Tees widened. Fairway bunker to the left shifted 40 yards further from the tee. Two fairway bunkers on the right converted to rough. Green rotated to the right to engage the re-configured bunker complex.
Left fairway bunkers slightly expanded and shifted to the right. The right fairway bunker was moved 50 yards forward to bring it more into play. Subtle green modifications made by squaring off the edges to introduce pins on the corners. The approach and side slopes of the green surrounds made sharper to introduce a tightly mowed slope.
Three hidden fairway bunkers eliminated and replaced with two bunkers—one protecting the inside right corner at around 270 yards off the tee and one protecting the outside left corner at approximately 300 yards from the back tee. The mounding that blocked views into the bunkers and green complex was removed and the greenside bunkers were reshaped and moved closer to the putting surface.

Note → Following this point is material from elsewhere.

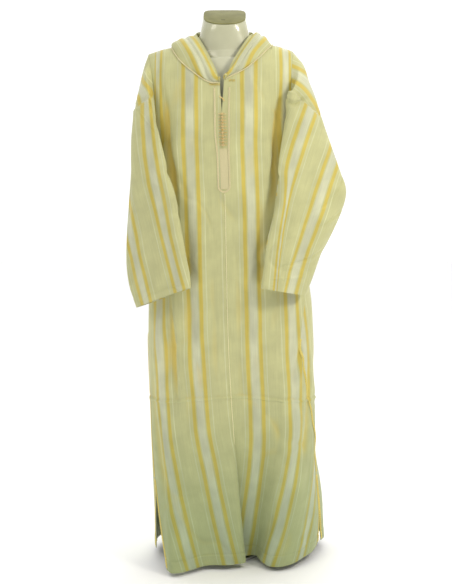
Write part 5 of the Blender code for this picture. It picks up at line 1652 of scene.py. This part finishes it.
def oval(half, fore, rear, heights, backRound=form["round"]):
    # a ring of the form, at one height or at a height for each x and y
    angles = np.linspace(0.0, 2 * math.pi, form["columns"], endpoint=False)
    power = 2 / np.where(np.sin(angles) > 0, form["round"], backRound)
    x = form["middle"] - half * signedPower(np.cos(angles), power)
    y = np.where(np.sin(angles) > 0, -fore, rear) * np.abs(np.sin(angles)) ** power
    z = heights(x, y) if callable(heights) else np.full(len(x), float(heights))
    return np.stack([x, y, z], axis=-1)


def shoulderRing(half, forward, lift):
    # a ring that closes the form under the robe's shoulders
    left = float(shoulderHeight(form["middle"] + half))
    right = float(shoulderHeight(form["middle"] - half))

    def heights(x, y):
        share = (x - form["middle"] + half) / (2 * half)
        return right + (left - right) * share - robe["wall"] - form["rest"] - form["fall"] * np.abs(y)

    ring = oval(half, *form["depth"], heights)
    # at the throat the ring comes forward, so that the neck runs smoothly into the chest
    ahead = bump(ring[:, 0], form["middle"], 46.0) * ramp(-ring[:, 1], 20.0, 46.0)
    ring[:, 1] -= forward * ahead
    ring[:, 2] += lift * ahead
    return ring


def capHeight(x, y):
    return form["capMiddle"] + form["capSlope"] * y


coarse = [oval(half, fore, rear, z) for z, half, fore, rear in form["sections"]]
coarse += [shoulderRing(*values) for values in form["shoulders"]]
coarse += [oval(half, fore, rear, z, neckRound) for z, half, fore, rear, neckRound in form["neck"][:-1]]
*topShape, topRound = form["neck"][-1][1:]
coarse.append(oval(*topShape, capHeight, topRound))
coarse = np.array(coarse)
fineSteps = np.linspace(0, len(coarse) - 1, (len(coarse) - 1) * form["rowsEach"] + 1)
chords = np.linalg.norm(np.diff(coarse, axis=0), axis=2, keepdims=True)
slopes = np.empty_like(coarse)
slopes[1:-1] = (coarse[2:] - coarse[:-2]) / (chords[1:] + chords[:-1])
slopes[0], slopes[-1] = (coarse[1] - coarse[0]) / chords[0], (coarse[-1] - coarse[-2]) / chords[-1]
i = np.clip(fineSteps.astype(int), 0, len(coarse) - 2)
rings = hermite((fineSteps - i)[:, None, None], coarse[i], slopes[i] * chords[i], coarse[i + 1],
                slopes[i + 1] * chords[i])
shell = tube("formShell", rings, bevel=form["rim"], angle=form["sharp"])
finished(shell, lacquerMaterial(), "ivory_gloss", "dress_form")

gap = robe["gap"]
lid = np.array([oval(*topShape, lambda x, y, up=up: capHeight(x, y) + up, topRound)
                for up in (gap, gap + form["capThick"])])
finished(tube("neckCap", lid, bevel=form["capRim"], angle=form["sharp"]), boardMaterial(), "cap_grey",
         "neck_cap")
# a thin dark strip laid on the cap: painted shade standing in for the inside of its slot
capSlot = {"width": 3.2, "thick": 0.25, "from": -7.0, "to": 3.0, "at": -22.0}
line = np.array([[x, capSlot["at"], capHeight(x, capSlot["at"]) + gap + form["capThick"] + 0.02]
                 for x in np.linspace(capSlot["from"], capSlot["to"], 8)])
slotOuts = np.broadcast_to(unit(np.array([0.0, -0.39, 0.92])), line.shape)
slotShade = ribbon("slotShade", line, slotOuts, capSlot["width"], capSlot["thick"])
finished(slotShade, slotShadeMaterial(), "cap_grey")


def disc(name, radius, low, high, sides, bevel):
    turn = np.linspace(0, 2 * math.pi, sides, endpoint=False)
    x, y = stand["place"]
    rings = [np.stack([x + radius * np.cos(turn), y + radius * np.sin(turn), np.full(sides, float(z))],
                      axis=-1) for z in (low, high)]
    return tube(name, np.array(rings), bevel=bevel, angle=form["sharp"])


steelFinish = steelMaterial()
finished(disc("basePlate", stand["base"], 0.0, stand["thick"], 128, stand["round"]), steelFinish,
         "stand_steel", "stand_base")
poleTop = form["sections"][0][0] - gap
finished(disc("standPole", stand["pole"], stand["thick"] + gap, poleTop, 48, stand["poleRound"]),
         steelFinish, "stand_steel", "stand_pole")
print("form and stand made")


# cut of the cloth

# each piece as cut: widest, longest and area in metres, the last after tapering
cuts = {
    "frontRightCloth": (0.33, 1.38, 0.36, ["formShell"]),
    "frontLeftCloth": (0.33, 1.38, 0.36, ["formShell"]),
    "backCloth": (0.66, 1.40, 0.86, ["formShell"]),
    "sleeveRightCloth": (0.42, 0.60, 0.216, ["frontRightCloth"]),
    "sleeveLeftCloth": (0.42, 0.62, 0.223, ["frontLeftCloth"]),
    "hoodCloth": (0.50, 0.40, 0.15, ["backCloth"]),
}
for name, (wideCut, longCut, area, rests) in cuts.items():
    print(name, "shows", round(areas[name], 3), "of", area)


# floor, light and camera

floorMesh = bpy.data.meshes.new("floor")
floorMesh.from_pydata([(-6, -6, 0), (6, -6, 0), (6, 6, 0), (-6, 6, 0)], [], [(0, 1, 2, 3)])
floorMesh.materials.append(paperMaterial())
floor = bpy.data.objects.new("floor", floorMesh)
bpy.context.scene.collection.objects.link(floor)

lighting = {
    # name: place, aim, size, watts, colour
    "key": ((1.35, -1.1, 2.0), (0, 0, 1.2), 0.5, 15.0, "#fff9ec"),
    "fill": ((-1.2, -1.3, 2.1), (0, 0, 1.25), 0.7, 6.0, "#fff9ec"),
    "back": ((0.6, 2.4, 2.4), (0, 0, 1.0), 1.8, 12.0, "#ffffff"),
    "world": (0.2, 1.12),       # before the object and behind it
    "overhead": 1.05,
}
for name in ("key", "fill", "back"):
    place, aim, size, watts, colour = lighting[name]
    lamp = bpy.data.lights.new(name, "AREA")
    lamp.shape, lamp.size, lamp.energy = "DISK", size, watts
    lamp.color = linear(colour)[:3]
    obj = bpy.data.objects.new(name, lamp)
    obj.location = place
    obj.rotation_euler = (Vector(aim) - Vector(place)).to_track_quat("-Z", "Y").to_euler()
    bpy.context.scene.collection.objects.link(obj)

# an even white sky, brighter behind the object and overhead
sky = bpy.data.worlds.new("studio")
sky.use_nodes = True
tree = sky.node_tree
glow = tree.nodes["Background"].inputs
glow["Color"].default_value = (1.0, 1.0, 1.0, 1.0)
place = addNode(tree, "TexCoord")
parts = addNode(tree, "SeparateXYZ", {}, {0: place.outputs["Generated"]})
before, behind = lighting["world"]
tone = addNode(tree, "MapRange", {1: -0.2, 2: 0.8, 3: before, 4: behind}, {0: parts.outputs[1]})
steep = addNode(tree, "Math", {"operation": "MULTIPLY"}, {0: parts.outputs[2], 1: parts.outputs[2]})
addNode(tree, "Math", {"operation": "MULTIPLY_ADD", 1: lighting["overhead"]}, {0: steep, 2: tone},
        glow["Strength"])
bpy.context.scene.world = sky
bpy.context.scene.view_settings.view_transform = "Standard"

camera = {"lens": 69.44, "sensor": 36.0, "place": (0.0054, -3.0, 1.25), "tilt": 80.538}
lens = bpy.data.cameras.new("studioCamera")
lens.sensor_fit = "VERTICAL"
lens.sensor_height = camera["sensor"]
lens.lens = camera["lens"]
lens.dof.use_dof = False
eye = bpy.data.objects.new("studioCamera", lens)
eye.location = camera["place"]
eye.rotation_euler = (math.radians(camera["tilt"]), 0.0, 0.0)
bpy.context.scene.collection.objects.link(eye)
bpy.context.scene.camera = eye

Front right bunker complex replaced by a tightly mown grass slope along the right side of the green. The left greenside bunkers were reshaped and moved closer to the green. Greenside bunkers behind the green reshaped, made visible and shifted closer to the putting surface which has been smoothed out to allow for more ‘pin-able' space but with a hint remaining of the old contours.
A new back tee can add 50 yards to the hole and will bring the reshaped bunker protecting the inside right corner of the fairway more into play. Green reduced to move it out of shadows cast by surrounding trees and away from the cart path. The front and back greenside bunkers have been reshaped and moved closer to the putting surface and the right greenside bunkers replaced with a tightly-mown grass slope.
Visually this hole will look different and slightly more intimidating but strategically should play better with increased pin locations along the perimeter of the green and reshaped bunkers that are closer to the putting surface. The most dramatic change is the expansion and reshaping of the beach bunker.